The exhibition features the restored panels of the altarpiece seen when closed as well as the Adam and Eve outer panels, shown for the first time outside their original home, Gent’s St Bavo’s Cathedral. Displayed at eye level, this is the first and last time visitors can come so close to them.

Paintings by Van Eyck are rarely allowed to leave the museums which hold them, making the number of the loans from international institutions a once in a lifetime occurrence. Some museums have taken the opportunity to restore their own works, so that the public can see them in their original condition.

Lenders include the British Library, Victoria and Albert Museum and National Gallery in London, the Rijksmuseum in Amsterdam, the Uffizi Gallery in Florence, the Prado in Madrid, the Metropolitan Museum of Art in New York, the Louvre in Paris, the National Gallery of Art in Washington, D.C. and the Albertina in Vienna as well as private collectors.
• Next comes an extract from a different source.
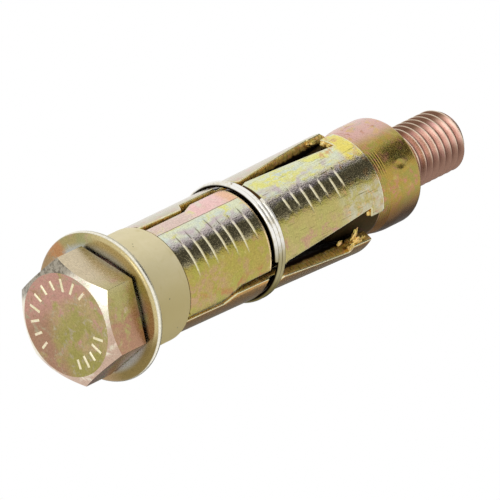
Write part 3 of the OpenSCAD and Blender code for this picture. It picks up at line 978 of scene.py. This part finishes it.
# For each segment: its film; the start and length of the jog in its right slot, and the angles between
# which that slot widens; the length torn off its left tab and whether it is snug; its slide and lean
segments = [
    (first_film, (right_jog, 4.0 * mm, 44.8, 31.0), (0.0, False), (0.0, 0.0)),
    (second_film, (right_jog, 4.0 * mm, 44.8, 31.0), (2.4 * mm, True), (-4.0, 1.5)),
    (third_film, (right_jog + 1.2 * mm, 1.5 * mm, 57.0, 38.0), (0.0, False), (3.0, 0.0))]
rock_r = shield_r - 1 * mm
rock_z = shoulder_z + 14.4 * mm
for index, (film, slot, (torn, snug), (slide_deg, lean_deg)) in enumerate(segments):
    jog_z, jog_length, vee_deg, end_deg = slot
    outline = outline_of(jog_z, jog_length, vee_deg, end_deg, torn)
    parts = segment_parts(outline, torn, snug, index == 0) + burrs(torn)
    to_line = Matrix.Translation((0, -rock_r, rock_z))
    rocked = to_line @ Matrix.Rotation(math.radians(lean_deg), 4, "X") @ to_line.inverted()
    facing = math.radians(120 * index + slide_deg)
    turn = Matrix.Rotation(facing, 4, "Z") @ rocked
    turned_parts = [([turn @ Vector(p) for p in points], faces, kind) for points, faces, kind in parts]
    made = piece(
        f"segment_{index + 1}_pressed", turned_parts, [film, sheared_film, inner_shade_film, edge_highlight_film],
        f"segment_{index + 1}", [f"shield_segment_{index + 1}"], sharp_deg=38)
    # The painters find their place on the skin by the flat pattern, and the ticks by their depth
    flat_map = made.data.uv_layers.new(name="skin")
    struck = made.data.attributes.new("struck", "FLOAT", "POINT")
    flats = []
    for vert in made.data.vertices:
        turned_by = math.atan2(vert.co.y, vert.co.x) + math.pi / 2 - facing
        around = (turned_by + math.pi) % (2 * math.pi) - math.pi
        flats.append(Vector((around * shield_r, vert.co.z)))
    struck.data.foreach_set("value", [tick_share(flat) if index == 0 else 0.0 for flat in flats])
    for loop in made.data.loops:
        flat_map.data[loop.index].uv = flats[loop.vertex_index]


# The ring is one length of bright drawn spring wire, wound a little over two turns and slipped into the
# groove round the segments. Its ends are cut square. It is the only piece without the yellow film.

wire_r = 0.375 * mm
wire_turns = 2.17
wire_start = math.radians(-114.5)
wire_gap = 0.03 * mm
ring_slack = 0.25 * mm
ring_r = shield_r - groove_depth + ring_slack + wire_r
ring_top = (groove_low + groove_high) / 2 + (2 * wire_r + wire_gap) * wire_turns / 2
end_share = 0.86
wire_sides = 18
steps_per_turn = 110
wire_steps = int(steps_per_turn * wire_turns)
section = [2 * math.pi * j / wire_sides for j in range(wire_sides)]
rings = []
for i in range(wire_steps + 1):
    turn = wire_start + 2 * math.pi * wire_turns * i / wire_steps
    z = ring_top - (2 * wire_r + wire_gap) * wire_turns * i / wire_steps
    size = wire_r * (end_share if i in (0, wire_steps) else 1.0)
    ring = []
    for s in section:
        r = ring_r + size * math.cos(s)
        ring.append((r * math.cos(turn), r * math.sin(turn), z + size * math.sin(s)))
    rings.append(ring)


def drawn_wire(name):
    """Bright drawn steel wire: nearly white, with painted shade between its turns and towards its lower side,
    and die lines along it.
    """
    material, tree, output = blank_material(name)
    place = millimetres(tree)
    inner = between(tree, from_axis(tree, place), 0, (ring_r / mm) + 0.10, 0.20)
    x = add(tree, "SeparateXYZ", {0: place}).outputs[0]
    # Painted shade: dark on the inside between the turns, and darker towards the lower side
    colour = laid_over(tree, linear("f4f2ec"), [
        (patches(tree, place, 2.0, 0.45, 0.65, 1), "e2dac6"),
        (patches(tree, place, 0.9, 0.60, 0.75, 2), "aaa08c"),
        (between(tree, x, 4.0, 99, 4.0), "a29871"), (between(tree, x, 8.0, 99, 1.6), "6e6438"),
        (inner, "2f2719")])
    lines = add(tree, "TexNoise", {"Vector": place, "Scale": 1 / 0.2, "Detail": 3}).outputs[0]
    bump = add(tree, "Bump", {"Height": lines, "Strength": 1.0, "Distance": 0.003 * mm})
    gloss = add(tree, "MapRange", {
        "Value": lines, "From Min": 0.3, "From Max": 0.7, "To Min": 0.08, "To Max": 0.18})
    shader = add(tree, "BsdfPrincipled", {
        "Base Color": colour, "Roughness": gloss.outputs[0], "Normal": bump.outputs[0]})
    shader.inputs["Metallic"].default_value = 1.0
    tree.links.new(shader.outputs[0], output.inputs[0])
    return material


ring_parts = [(*skin(rings), 0)]
ring_wire = drawn_wire("bright_drawn_wire")
piece("spring_ring_wire", ring_parts, [ring_wire], "sleeve", ["spring_ring"], sharp_deg=60)


# The nut is turned from bar: a cone that wedges the segments apart, a collar with a rounded rim and a
# thread through it. The tool's lines still show next to the shield, and the collar has one small dent.

nut_low, nut_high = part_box("cone_nut")
nut_r = nut_high.x
bore_r = 4.975 * mm
cone_r = 7.55 * mm
cone_slope = math.tan(math.radians(10.1))
small_r = cone_r - 8.4 * mm * cone_slope
collar_low = far_z + (nut_r - cone_r) / cone_slope
collar_rim = 0.6 * mm
bore_chamfer = 0.7 * mm
dent_turn = math.radians(-86)
dent_z = collar_low + 1.0 * mm
dent_size = 0.80 * mm
dent_depth = 0.11 * mm
line_pitch = 0.42 * mm
line_depth = 0.030 * mm
line_count = 5


def cone_at(z):
    """The cone's radius at a height."""
    return cone_r + (z - far_z) * cone_slope


cone_profile = [
    (small_r - 0.4 * mm, nut_low.z), (small_r + 0.07 * mm, nut_low.z + 0.4 * mm), (cone_r, far_z)]
for i in range(line_count):
    z = far_z + 0.3 * mm + i * line_pitch
    cut_r = cone_at(z) - line_depth
    cone_profile += [
        (cone_at(z), z), (cut_r, z + line_pitch * 0.30), (cut_r, z + line_pitch * 0.45),
        (cone_at(z + line_pitch * 0.7), z + line_pitch * 0.7)]
collar_profile = [(cone_at(z), z) for z in (collar_low - 1.2 * mm, collar_low - 0.6 * mm)]
collar_profile += [(nut_r - 0.055 * mm, collar_low - 0.1 * mm), (nut_r - 0.012 * mm, collar_low + 0.35 * mm)]
# Close rings up the collar carry the dent
collar_profile += [(nut_r, collar_low + step * 0.32 * mm) for step in range(2, 13)]
nut_profile = (
    cone_profile + collar_profile
    + round_corner(nut_r - collar_rim, nut_high.z - collar_rim, collar_rim, 0, 90, 8)
    + [(bore_r + bore_chamfer, nut_high.z), (bore_r, nut_high.z - bore_chamfer)]
    + [(bore_r, nut_low.z + 0.5 * mm), (bore_r + 0.3 * mm, nut_low.z)])
nut_points, nut_faces = turned(nut_profile, 300)
# The cone's surface inside the shield is a face of its own, because it is rougher there and painted dark as
# shade
wedge_faces = [face for face in nut_faces if all(nut_points[i][2] < far_z + 0.01 * mm for i in face)]
collar_faces = [face for face in nut_faces if any(nut_points[i][2] >= far_z + 0.01 * mm for i in face)]


def dented(point):
    """The point pushed in where something knocked the collar, or raised a little in the lip round that."""
    x, y, z = point
    r = math.hypot(x, y)
    off = math.hypot((math.atan2(y, x) - dent_turn) * nut_r, (z - dent_z) * 0.7) / dent_size
    if off > 1.6 or r < nut_r - 0.5 * mm:
        return point
    push = dent_depth * (math.exp(-(off * 1.6) ** 2) - 0.35 * math.exp(-((off - 1.05) * 4) ** 2))
    return ((r - push) / r * x, (r - push) / r * y, z)


def rosy_above(tree, place, colour):
    """Pink with yellow and orange blooms on the nut's upper side, and dark brown painted shade towards its
    underside.
    """
    x = add(tree, "SeparateXYZ", {0: place}).outputs[0]
    upper = between(tree, x, -99, -5.0, 2.4)
    # Painted shade: dark brown towards the nut's underside
    lower = between(tree, x, 5.7, 99, 3.2)
    return laid_over(tree, colour, [
        (upper, "dab0a5"), (overlap(tree, upper, patches(tree, place, 1.7, 0.52, 0.64, 21)), "d8b27a"),
        (overlap(tree, upper, patches(tree, place, 1.2, 0.56, 0.68, 22)), "b9b090"),
        (patches(tree, place, 1.6, 0.58, 0.70, 23), "c08a6a"), (lower, "6a4716")])


# Turned steel under the film: gold with rosy parts, dark brown painted shade below, and a sheen that varies
# in patches
nut_film = passivated_zinc(
    "turned_nut_yellow_zinc", ("b2964a", "a3984e", "bc8c66", "beab62"), patch_mm=2.2, roughness=0.22,
    grain_mm=0.17, grain_depth_mm=0.018, spread=0.28, painter=rosy_above)
# The wedge is rough, so it stays dull instead of mirroring the room, and it is painted dark brown as the
# shade in the slots
wedge_shade_film = passivated_zinc(
    "wedge_painted_shade_zinc", ("4a3a20", "43391f", "4e3524", "5a4c2e"), patch_mm=1.5, roughness=0.75)
nut_points = [dented(p) for p in nut_points]
nut_parts = [(nut_points, collar_faces, 0), (nut_points, wedge_faces, 1)]
piece("cone_nut_turned", nut_parts, [nut_film, wedge_shade_film], "nut", ["cone_nut"], sharp_deg=28)


# The studio: a pale floor that only the camera sees from above, white all round, two soft lamps above the
# anchor as the photo shows it and one beside the camera. Two dark cards, seen only in reflections, put the
# broad dark band along the shield and the nut.

middle = Vector((2.2, 1.6, 41.4)) * mm
view_distance = 1.203
view_rise = math.radians(-44.66)
view_turn = math.radians(0.15)
view_roll = math.radians(63.75)
focal_px = 8210.5
image_px = 500

level_share = math.cos(view_rise)
toward = Vector((math.sin(view_turn) * level_share, math.cos(view_turn) * level_share, -math.sin(view_rise)))
camera_data = bpy.data.cameras.new("camera")
camera_data.sensor_width = 36.0
camera_data.lens = focal_px / image_px * camera_data.sensor_width
camera_data.clip_start = 0.01
camera_data.clip_end = 20.0
camera = bpy.data.objects.new("camera", camera_data)
camera.rotation_mode = "QUATERNION"
rolled = Matrix.Rotation(view_roll, 3, "Z").to_quaternion()
camera.rotation_quaternion = toward.to_track_quat("-Z", "Y") @ rolled
camera.location = middle - toward * view_distance
bpy.context.scene.collection.objects.link(camera)
bpy.context.scene.camera = camera

world = bpy.data.worlds.new("white_studio")
world.use_nodes = True
tree = world.node_tree
tree.nodes.clear()
ray = add(tree, "LightPath").outputs
seen = add(tree, "Math", {0: ray["Is Camera Ray"], 1: ray["Is Glossy Ray"]}, operation="MAXIMUM").outputs[0]
seen = add(tree, "Math", {0: seen, 1: ray["Is Transmission Ray"]}, operation="MAXIMUM").outputs[0]
ambient = add(tree, "Background", {"Color": linear("ffffff"), "Strength": 0.55})
backdrop = add(tree, "Background", {"Color": linear("ffffff"), "Strength": 1.0})
mixed = add(tree, "MixShader", {0: seen, 1: ambient.outputs[0], 2: backdrop.outputs[0]})
add(tree, "OutputWorld", {0: mixed.outputs[0]})
bpy.context.scene.world = world


def lamp(name, direction, distance, size, power, glossy=True):
    """A square soft lamp that faces the middle of the anchor."""
    data = bpy.data.lights.new(name, "AREA")
    data.size = size
    data.energy = power
    made = bpy.data.objects.new(name, data)
    made.location = middle + Vector(direction).normalized() * distance
    made.rotation_mode = "QUATERNION"
    made.rotation_quaternion = Vector(direction).normalized().to_track_quat("Z", "Y")
    made.visible_glossy = glossy
    bpy.context.scene.collection.objects.link(made)


lamp("key", (-0.80, -0.30, 0.45), 0.60, 0.45, 1.0, glossy=False)
lamp("shaping", (-0.85, -0.45, 0.10), 0.60, 0.30, 1.4, glossy=False)
lamp("front", (-0.25, -0.35, -0.88), 0.80, 0.30, 0.45)


def card(name, offset, width, height, tone):
    """A flat card that faces the middle of the anchor and shows only in reflections."""
    away = Vector(offset)
    mesh = bpy.data.meshes.new(name)
    corners = [(width / 2 * a, height / 2 * b, 0) for a, b in corner_signs]
    mesh.from_pydata(corners, [], [(0, 1, 2, 3)])
    made = bpy.data.objects.new(name, mesh)
    made.location = middle + away
    made.rotation_mode = "QUATERNION"
    made.rotation_quaternion = away.to_track_quat("Z", "Y")
    made.visible_camera = False
    made.visible_diffuse = False
    made.visible_shadow = False
    made.visible_transmission = False
    material, tree, output = blank_material(name)
    paint = add(tree, "Emission", {"Color": linear("ffffff"), "Strength": tone})
    tree.links.new(paint.outputs[0], output.inputs[0])
    mesh.materials.append(material)
    bpy.context.scene.collection.objects.link(made)


card("dark_card", (-0.11, -0.34, 0.35), 0.28, 0.40, 0.11)
card("table_card", (0.22, 0.29, 0.365), 0.42, 0.60, 0.22)

# The floor is flat rings with a cap in the middle, and it fades out towards its rim
floor_r = 0.45
floor_z = -0.05 * mm
floor_sides = 96
floor_profile = [(floor_r, floor_z), (0.25, floor_z), (0.10, floor_z), (0.02, floor_z)]
floor_points, floor_faces = turned(floor_profile, floor_sides, closed=False)
rim_cap = tuple(range(floor_sides))[::-1]
floor_mesh = bpy.data.meshes.new("floor")
floor_mesh.from_pydata(floor_points, [], [face for face in floor_faces if face != rim_cap])
floor = bpy.data.objects.new("floor", floor_mesh)
bpy.context.scene.collection.objects.link(floor)
floor.visible_glossy = False
floor.visible_diffuse = False
floor.visible_shadow = False
floor.visible_transmission = False
material, tree, output = blank_material("pale_floor")
spot = add(tree, "TexCoord").outputs["Object"]
distance = add(tree, "VectorMath", {0: spot}, operation="LENGTH").outputs["Value"]
edge = add(tree, "MapRange", {
    "Value": distance, "From Min": floor_r * 0.45, "From Max": floor_r * 0.98},
    interpolation_type="SMOOTHSTEP")
below = add(tree, "NewGeometry").outputs["Backfacing"]
hidden = add(tree, "Math", {0: edge.outputs[0], 1: below}, operation="MAXIMUM").outputs[0]
cloud = add(tree, "TexNoise", {"Vector": spot, "Scale": 9.0, "Detail": 2}).outputs[0]
pale = laid_over(tree, linear("f4f3f1"), [(cloud, "f8f7f5")])
surface = add(tree, "BsdfDiffuse", {"Color": pale})
clear = add(tree, "BsdfTransparent")
shown = add(tree, "MixShader", {0: hidden, 1: surface.outputs[0], 2: clear.outputs[0]})
tree.links.new(shown.outputs[0], output.inputs[0])
floor_mesh.materials.append(material)

bpy.context.scene.view_settings.view_transform = "Standard"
Restoration of the Gent Altarpiece began in 2012 in a specially created sound- and bullet-proof studio in the MSK, where visitors can view the restorers at work on weekdays. During the process it was discovered that around 70 per cent of the work had been over-painted or varnished in subsequent years, meaning that initially the restorers were hardly looking at a Van Eyck at all. The restoration has also provided a new insight into Van Eyck’s process. For more more information on the restoration process go to Closer to Van Eyck.

The partially restored work, which measures over three metres by four metres, will be unveiled in St Bavo’s Cathedral on October 8 this year in a new visitor centre. Augmented reality glasses will enable visitors to time-travel back to Van Eyck’s time and even visit his studio. The altarpiece will be closed twice a day so that visitors can view the art on the reverse side of the panels.

After a few months, the top half will be replaced by a copy and the original removed for several more years’ of restoration, which is expected to be completed in 2024. However, it is questionable whether the entire original will ever be seen again. Two outer panels were stolen in 1934 and one of them, the Just Judges, has never been found.

Van Eyck – An Optical Revolution marks the start of a city-wide festival in Gent, OMG! Van Eyck Was Here, the third in a series of annual theme years in Belgium entitled Flemish Masters, which has already focused on Rubens and Bruegel.

Banners announcing Van Eyck 2020 at Gent-Sint-Pieters station
Banners announcing Van Eyck 2020 at Gent-Sint-Pieters station

OMG! will feature a range of Van Eyck-inspired events, including a multi-media spectacle, a new choral work by the Estonian composer Arvo Pärt and a tour of specially commissioned street art. Local craftmakers will produce Van Eyck-inspired works, a famous Flemish chef will devise contemporary recipes with historical ingredients and even a master chocolatier will produce hand-made Van Eyck treats.

OMG! Van Eyck Was Here will feature a multi-media spectacle.
OMG! Van Eyck Was Here will feature a multi-media spectacle.

Van Eyck – An Optical Revolution continues at the Fine Arts Museum Ghent (MSK) until April 30.

Style note: For the purposes of this article we have used the Flemish spelling ‘Gent’ and not the English spelling ‘Ghent’.